David Lynch is one such artist. If he says Look, then I, for one, will look. I will linger, and become receptive to meaning, in a way that I would not on seeing an identical work by someone whose insight and creativity I did not so trust. I do not like all of Lynch’s paintings, for the same reason I do not like all the work of any creative individual: any truly creative person is half-blind to the meaning of his own work. The things he thinks are important about it, are not what is really important about it.
I’m not in love with the ink paintings he has in his current show at Sperone Westwater. The titles and narrative content of the paintings occupy the same region of numinous menace his films explore.

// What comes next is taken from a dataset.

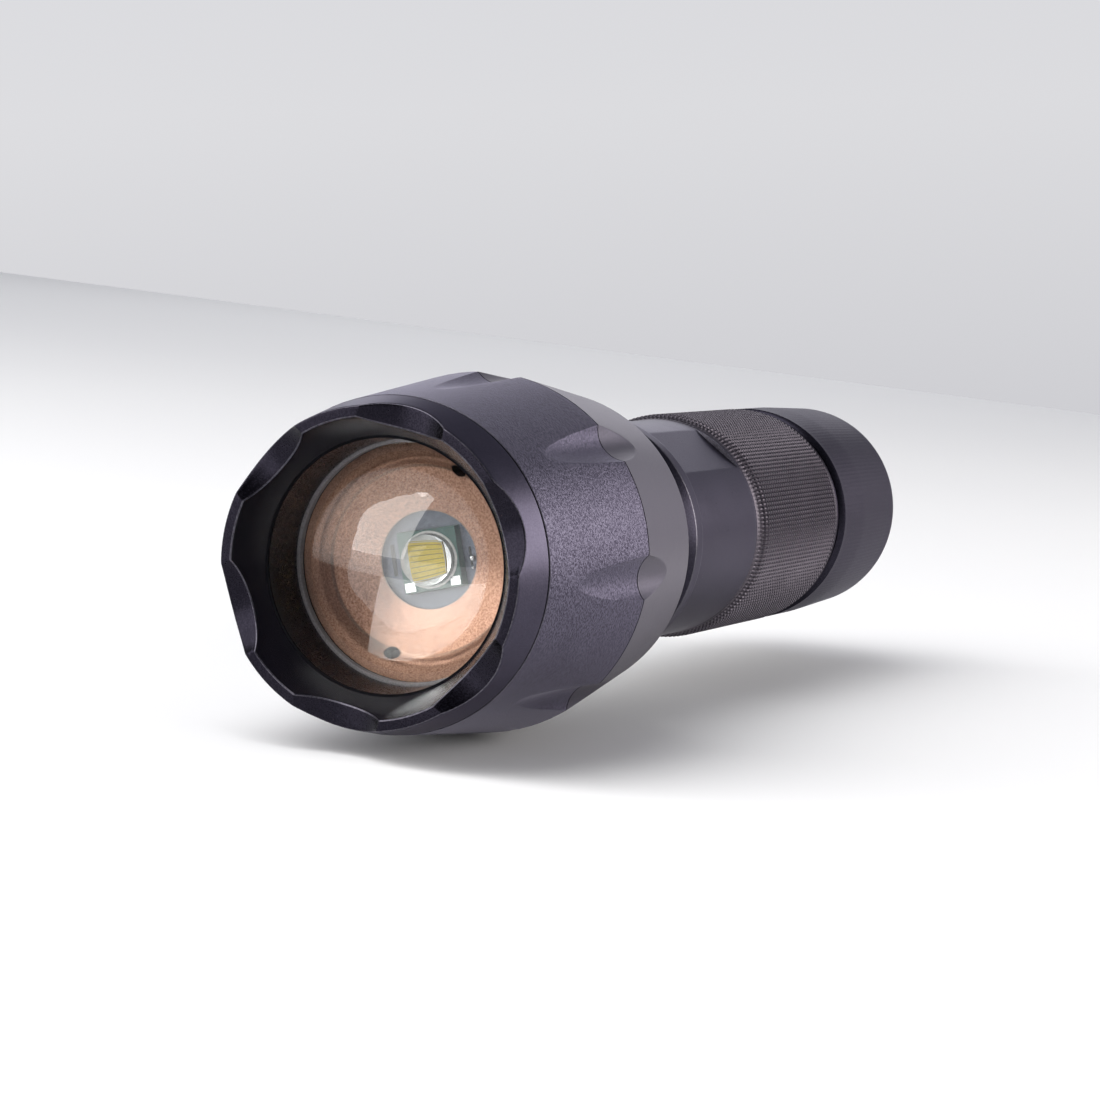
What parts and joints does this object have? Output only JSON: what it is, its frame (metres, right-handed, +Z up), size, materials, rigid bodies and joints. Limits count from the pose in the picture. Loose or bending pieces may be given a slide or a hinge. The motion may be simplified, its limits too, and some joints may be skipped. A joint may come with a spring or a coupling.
{
  "type": "tactical flashlight",
  "caption": "Focusing tactical flashlight with scalloped bezel, fluted sliding head, convex lens over an LED, knurled grip tube, threaded tail cap and rubber push switch.",
  "frame": {"origin": "on the torch's axis, in the middle of the knurled grip band", "axes": "+Y along the axis from the lens to the tail switch, +Z up as it lies, +X to the side that carries the upper flat's visible half"},
  "size_m": [0.0396, 0.1453, 0.0396],
  "materials": {
    "anodised_black": "satin black anodising, fine bead-blasted grain",
    "bare_aluminium": "turned, satin",
    "bronze_anodised": "satin bronze anodising",
    "star_board_blue": "solder mask on aluminium core",
    "ceramic_teal": "ceramic",
    "phosphor_yellow": "matte phosphor",
    "solder_silver": "tinned",
    "clear_silicone": "clear silicone",
    "wire_red": "insulation",
    "wire_black": "insulation",
    "board_green": "solder mask",
    "brass": "turned brass",
    "chip_black": "moulded",
    "ferrite_grey": "ferrite",
    "spring_steel": "plated wire",
    "sleeve_white": "plain plastic",
    "cell_metal": "nickel-plated can",
    "nickel": "nickel plate",
    "cell_wrap": "shrink wrap",
    "seal_rubber": "nitrile, greased",
    "lens_clear": "polished",
    "gasket_grey": "grey silicone",
    "spacer_black": "moulded",
    "switch_black": "moulded",
    "boot_rubber": "matt rubber",
    "plunger_white": "moulded"
  },
  "bodies": {
    "barrel": {"barrel": "anodised_black", "lamp_module": "bare_aluminium", "led_cover_disc": "bronze_anodised", "star_board": "star_board_blue", "led_substrate": "ceramic_teal", "led_die": "phosphor_yellow", "led_pads": "solder_silver", "led_dome": "clear_silicone", "led_wire_positive": "wire_red", "led_wire_negative": "wire_black", "driver_board": "board_green", "driver_ring": "brass", "driver_chip": "chip_black", "driver_inductor": "ferrite_grey", "driver_spring": "spring_steel", "battery_sleeve": "sleeve_white", "cell_can": "cell_metal", "cell_cap": "nickel", "cell_wrap": "cell_wrap"},
    "slide_seals": {"slide_seal_front": "seal_rubber", "slide_seal_rear": "seal_rubber"},
    "head": {"head_sleeve": "anodised_black", "bezel_ring": "anodised_black", "bezel_seal": "seal_rubber", "lens": "lens_clear", "lens_gasket": "gasket_grey", "lens_spacer": "spacer_black"},
    "tail_seal": {"tail_seal": "seal_rubber"},
    "tail_cap": {"tail_cap": "anodised_black", "switch_ring": "brass", "switch_board": "board_green", "switch_spacer": "sleeve_white", "switch_housing": "switch_black", "switch_cover": "nickel", "switch_tabs": "solder_silver", "tail_spring": "spring_steel", "switch_boot": "boot_rubber", "return_spring": "spring_steel"},
    "switch": {"switch_plunger": "plunger_white", "button_insert": "plunger_white"}
  },
  "joints": [
    {"name": "zoom_turn", "type": "hinge", "parent": "barrel", "child": "slide_seals", "pos_m": [0, -0.07905, 0], "axis": [0, 1, 0], "continuous": true},
    {"name": "zoom_slide", "type": "slide", "parent": "slide_seals", "child": "head", "axis": [0, -1, 0], "range_m": [0, 0.014]},
    {"name": "tail_cap_turn", "type": "hinge", "parent": "barrel", "child": "tail_seal", "pos_m": [0, 0.01825, 0], "axis": [0, 1, 0], "range_deg": [0, 1444]},
    {"name": "tail_cap_travel", "type": "slide", "parent": "tail_seal", "child": "tail_cap", "axis": [0, 1, 0], "range_m": [0, 0.006]},
    {"name": "switch_press", "type": "slide", "parent": "tail_cap", "child": "switch", "axis": [0, -1, 0], "range_m": [0, 0.0016], "stiffness_N_per_m": 900, "springref_m": -0.0012, "deforming": ["switch_boot", "return_spring"]}
  ],
  "couplings": [
    {"joint": "tail_cap_turn", "follows": "tail_cap_travel", "rad_per_m": 4188.8}
  ]
}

But as paintings I don’t think they succeed as the films succeed. In When He Went Home The House Was Different, what is the import of the loose and irregular wash? What is the use of the contrast between the faint lines of the figures and buildings and the comically thick line around the word bubble?
By contrast, the giant, mixed-media paintings (oil paint + x, it looks like, x being all sorts of cloth and teeth and whatnot), are dynamite. Again, Lynch’s narratives take place in a zone of psychosexual drama bubbling with threats, perverse desires, and sudden revelations.
But the expansive scale of the work, and the media from which it is constructed, enable a second, competing narrative to emerge. The surface narratives, the stories that the paintings are a picture of, deploy a motif of missing information, in the service of ambiguity and suggestiveness. But the material stories of the making and physicality of the paintings, is overwhelming in its diversity and density of information. There is more here than we can ever reduce to meaning. There is a kind of hideous multiplication of information.
I am aware of only one other situation in which we are presented with quite this quality of burgeoning information, and that is organic decay. The living organic system – for instance the human body – is complex, but orderly. The function and structure of each part serves the function and structure of the whole. There is an upper limit to the diversity of the system, because it is fundamentally unified and harmonious - death puts an end to all that. Almost immediately, the existing information system present in the body itself is overlaid with new sources of information: the physical and chemical processes of decay, and the organisms and microorganisms which invade the body. As opposed to the integrated function of the living body, these organic decomposers are at odds with each other and the body, setting off chains of competition and destruction. Of course, there is order in this process, at the ecological level, but the information it lays bare is dense and unpredictable. The living body can only go one way. The dead body can go a thousand ways, many of them at the same time. This state is appropriately called the riot of corruption.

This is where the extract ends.